Criadas para aumentar a diversidade racial no Ministério Público, as cotas para negros nos concursos públicos para promotor de Justiça e procurador da República têm esbarrado no número reduzido de candidatos aprovados.
Ao todo, 45% das vagas reservadas a esse grupo não foram preenchidas nas seleções mais recentes realizadas em cada um dos estados e no MPF (Ministério Público Federal).
Embora, em regra, haja candidatos negros em número suficiente, uma parcela considerável não passa para as fases mais avançadas dos concursos.
Ao todo, 22 unidades da federação tiveram concursos para membros dos ministérios públicos estaduais após a resolução do CNMP (Conselho Nacional do Ministério Público) n° 170/2017, que instituiu a reserva de ao menos 20% dos postos para negros.
Em oito estados, ao menos parte das vagas de cotas para negros na seleção mais recente não foi preenchida. São eles Bahia, Goiás, Mato Grosso do Sul, Minas Gerais, Rio de Janeiro, Rio Grande do Sul, Santa Catarina e São Paulo.
No Ministério Público Federal, o problema se repete. Na concorrência aberta no ano passado, nenhum candidato negro foi aprovado dentro da cota.
De forma geral, o cenário se assemelha ao encontrado no Judiciário. Como mostrou a Folha de S.Paulo, desde a instituição de cotas em concursos para juiz, em 2015, só 2 em cada 5 vagas reservadas a negros foram preenchidas nos Tribunais de Justiça dos estados —e nenhuma nos Tribunais Regionais Federais.
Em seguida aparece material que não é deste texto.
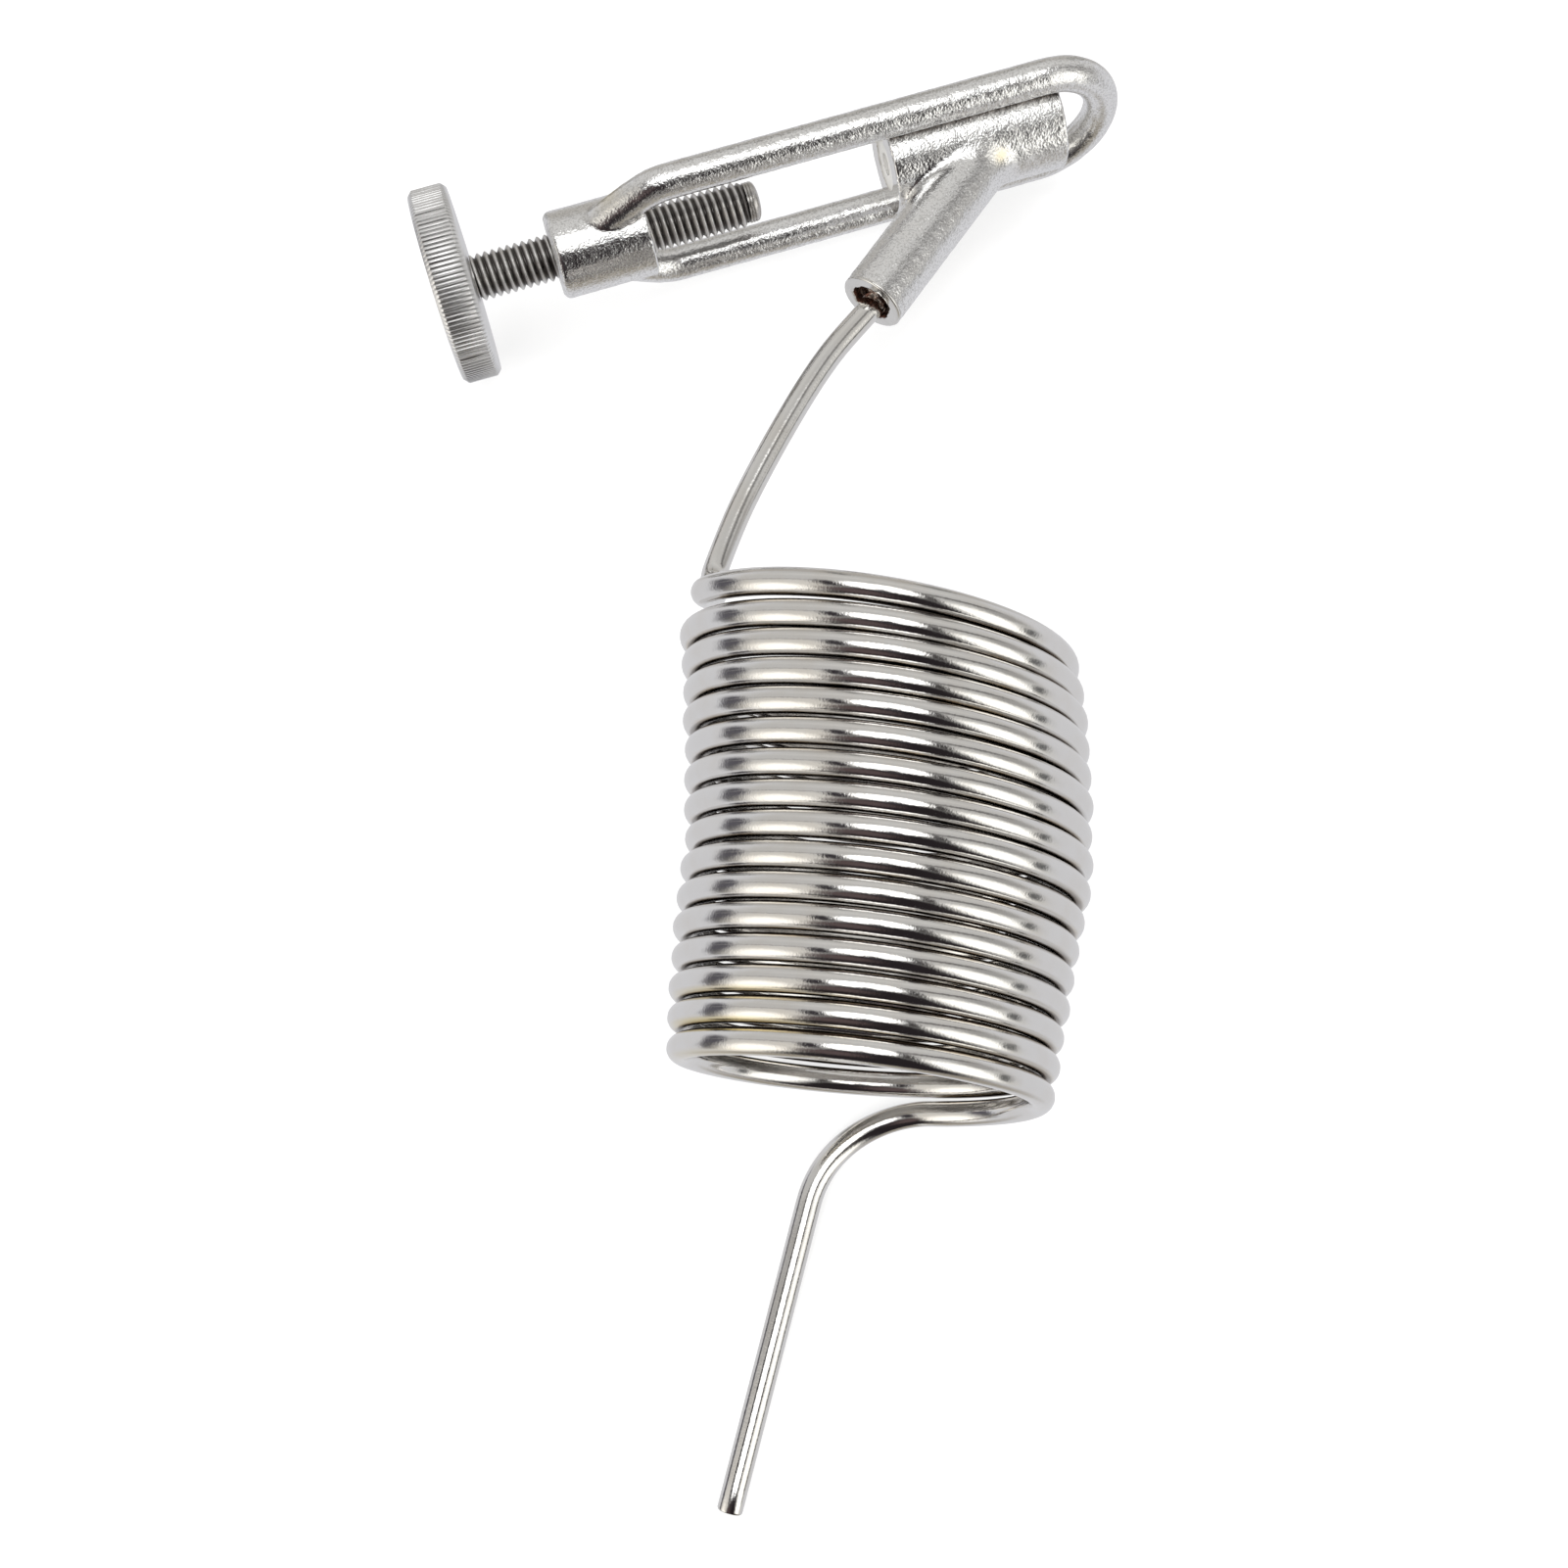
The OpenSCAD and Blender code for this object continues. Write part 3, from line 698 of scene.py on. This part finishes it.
def tube_path():
    """Centre line from inside the socket to the open end, and the coil angle at each point."""
    out = yoke_direction(BRANCH_OUT)
    mouth = from_yoke(np.array([BRANCH_MEET, 0, 0]) + BRANCH_LEN * BRANCH_OUT)
    offset = yoke_direction(np.array([0, 0, -TUBE_SINK]))
    start = coil_point(ENTER_ANGLE)
    start_dir = unit(coil_point(ENTER_ANGLE + 1) - coil_point(ENTER_ANGLE - 1))
    knots = [mouth - SOCKET_DEPTH * out + offset, mouth - out + offset]
    knots += [np.array(k) for k in INLET_ROUTE] + [start]
    pulls = []
    for i, k in enumerate(knots):
        if i == 0:
            pulls.append(knots[1] - k)
        elif i == len(knots) - 1:
            pulls.append(np.linalg.norm(k - knots[i - 1]) * start_dir)
        else:
            ahead, behind = np.linalg.norm(knots[i + 1] - k), np.linalg.norm(k - knots[i - 1])
            pulls.append((knots[i + 1] - knots[i - 1]) * ahead / (ahead + behind))
    parts, marks = [], []
    for i in range(len(knots) - 1):
        s = np.arange(0, 1, 1 / 10)
        parts.append(hermite(knots[i], knots[i + 1], pulls[i], pulls[i + 1], s))
        marks.append(np.full(len(s), ENTER_ANGLE))
    last = 360 * COIL_TURNS + LEAVE_ANGLE
    a = np.arange(ENTER_ANGLE, last - 2, 4.0)
    parts.append(coil_point(a))
    marks.append(a)
    end = coil_point(last)
    end_dir = unit(end - coil_point(last - 1))
    leg_dir = unit(LEG_TO - LEG_FROM)
    s = np.arange(0, 1, 1 / 24)
    parts.append(hermite(end, LEG_FROM, 3 * BEND_PULL[0] * end_dir, 3 * BEND_PULL[1] * leg_dir, s))
    marks.append(np.full(len(s), last))
    s = np.linspace(0, 1, 12)[:, None]
    parts.append(LEG_FROM + s * (LEG_TO - LEG_FROM))
    marks.append(np.full(12, last))
    return np.concatenate(parts), np.concatenate(marks)


def build_tube():
    sides = 32
    path, mark = tube_path()
    tangent = np.gradient(path, axis=0)
    tangent = unit(tangent)
    side = [unit(np.cross(tangent[0], np.array([0, 0, 1.0])))]
    for t in tangent[1:]:
        v = side[-1] - (side[-1] @ t) * t
        side.append(unit(v))
    side = np.array(side)
    other = np.cross(tangent, side)
    phase = 2 * math.pi * np.arange(sides) / sides
    radii = np.full(len(path), TUBE_R)

    def rings(centres, r, s, o):
        across = np.cos(phase)[None, :, None] * s[:, None, :] + np.sin(phase)[None, :, None] * o[:, None, :]
        return centres[:, None, :] + r[:, None, None] * across

    # outer wall, chamfered lip, and the bore back into the leg
    leg_dir = tangent[-1]
    lip = [(-0.55, TUBE_R), (-0.22, TUBE_R - 0.2), (-0.08, TUBE_R - 0.42), (-0.08, TUBE_BORE_R + 0.15),
           (-0.23, TUBE_BORE_R), (-30.0, TUBE_BORE_R)]
    centres = np.concatenate([path[:-1], np.array([LEG_TO + at * leg_dir for at, _ in lip])])
    radii = np.concatenate([radii[:-1], np.array([r for _, r in lip])])
    s = np.concatenate([side[:-1], np.repeat(side[-1:], len(lip), 0)])
    o = np.concatenate([other[:-1], np.repeat(other[-1:], len(lip), 0)])
    points = rings(centres, radii, s, o)
    n = len(centres)
    base = np.arange(n - 1)[:, None] * sides + np.arange(sides)[None, :]
    nxt = np.arange(n - 1)[:, None] * sides + (np.arange(sides)[None, :] + 1) % sides
    faces = np.stack([base, nxt, nxt + sides, base + sides], -1).reshape(-1, 4)
    slots = np.repeat((np.arange(n - 1) >= n - 2).astype(int), sides)
    closed = [tuple(range(sides - 1, -1, -1)), tuple((n - 1) * sides + k for k in range(sides))]
    faces = [tuple(f) for f in faces] + closed
    slots = np.concatenate([slots, [1, 1]])
    piece = add_mesh("coiled_tube", points.reshape(-1, 3), faces, [TUBE, TUBE_INSIDE], "yoke",
                     ["inlet_leg", "coil", "outlet_leg"], slots)
    # how far a point faces the next turn, and how old the lower turns look
    s_rad = math.radians(STACK_DIR)
    stack = np.array([math.sin(s_rad), -math.cos(s_rad), 0])
    outward = (points - centres[:, None, :]) / radii[:, None, None]
    facing = outward @ stack
    turn = np.concatenate([mark[:-1], np.full(len(lip), 0.0)]) / 360
    first, last = ENTER_ANGLE / 360, COIL_TURNS + LEAVE_ANGLE / 360
    on_coil = (turn > first + 0.03) & (turn < last - 0.02)
    has_next, has_last = on_coil & (turn < last - 1), on_coil & (turn > first + 1)
    beside = np.where(facing > 0, has_next[:, None], has_last[:, None])
    groove = np.clip((np.abs(facing) - 0.8) / 0.17, 0, 1) * beside
    old = np.clip((turn - 11.5) / 2.5, 0, 1) * 0.9
    point_attribute(piece, "groove", groove.reshape(-1))
    # painted shade: a near-black line where a turn touches its neighbour
    point_attribute(piece, "deep", (np.clip((np.abs(facing) - 0.9) / 0.06, 0, 1) * beside).reshape(-1))
    share = turn % 1
    gold = np.exp(-((share - 0.11) / 0.09) ** 2) * np.exp(-((turn - 14.0) / 1.1) ** 4)
    point_attribute(piece, "gold", (np.clip((facing - 0.45) / 0.3, 0, 1) * gold[:, None]).reshape(-1))
    point_attribute(piece, "old", np.repeat(old, sides))
    sharpen(piece, 40)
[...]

Segundo as estimativas mais recentes do CNJ e do CNMP, só 15% dos magistrados e 12% dos membros do Ministério Público do país se declaram pretos e pardos.
Para minimizar o problema entre os juízes, o CNJ aprovou em agosto resolução que veda o estabelecimento de qualquer cláusula de barreira para candidatos cotistas na prova objetiva da carreira, bastando a nota mínima 6 para que sejam admitidos nas fases subsequentes.
O CNMP também avalia eliminar nota de corte ou qualquer cláusula de barreira a candidatos cotistas na prova objetiva. A proposta de resolução foi finalizada em fevereiro de 2023 e tramita desde então.
Se ela for aprovada, bastaria a esses candidatos alcançar a nota mínima para aprovação para passar à fase seguinte.
Eliminar cláusulas de barreira deve ajudar a aumentar o número de candidatos negros aprovados ao final do concurso, uma vez que a primeira fase, em geral, exige mais “competências de lembrar” do que de análise, afirma Tatiana Dias Silva, autora de diversas pesquisas sobre os concursos para o Ipea (Instituto de Pesquisa Econômica Aplicada).
Tendem a ir melhor em questões de memorização candidatos com mais recursos para cursinhos preparatórios. Mas o problema vai além da prova objetiva.
O Ministério Público de São Paulo, por exemplo, só exige a nota mínima dos cotistas, mas mesmo assim não tem preenchido as vagas da política afirmativa —na seleção em andamento, por exemplo, nenhum dos 26 aprovados na fase discursiva é cotista.
Ao analisar os três concursos anteriores no órgão, a promotora de Justiça Mirella de Carvalho Bauzys Monteiro, que também é integrante auxiliar do CNMP, observou que o principal gargalo para o preenchimento das vagas de cotas havia sido a prova escrita.
Nessa etapa, segundo ela, foi decisiva a postura da banca examinadora, tanto no grau de dificuldade da prova, quanto no nível de rigidez da correção, ambos com considerável subjetividade.
Ela sugere entre as alternativas a eliminação de uma nota mínima fixa para a prova discursiva. Outra possibilidade seria seguir o exemplo do Ministério Público de Minas Gerais e prever uma revisão da nota mínima na prova discursiva diante do seu grau de dificuldade.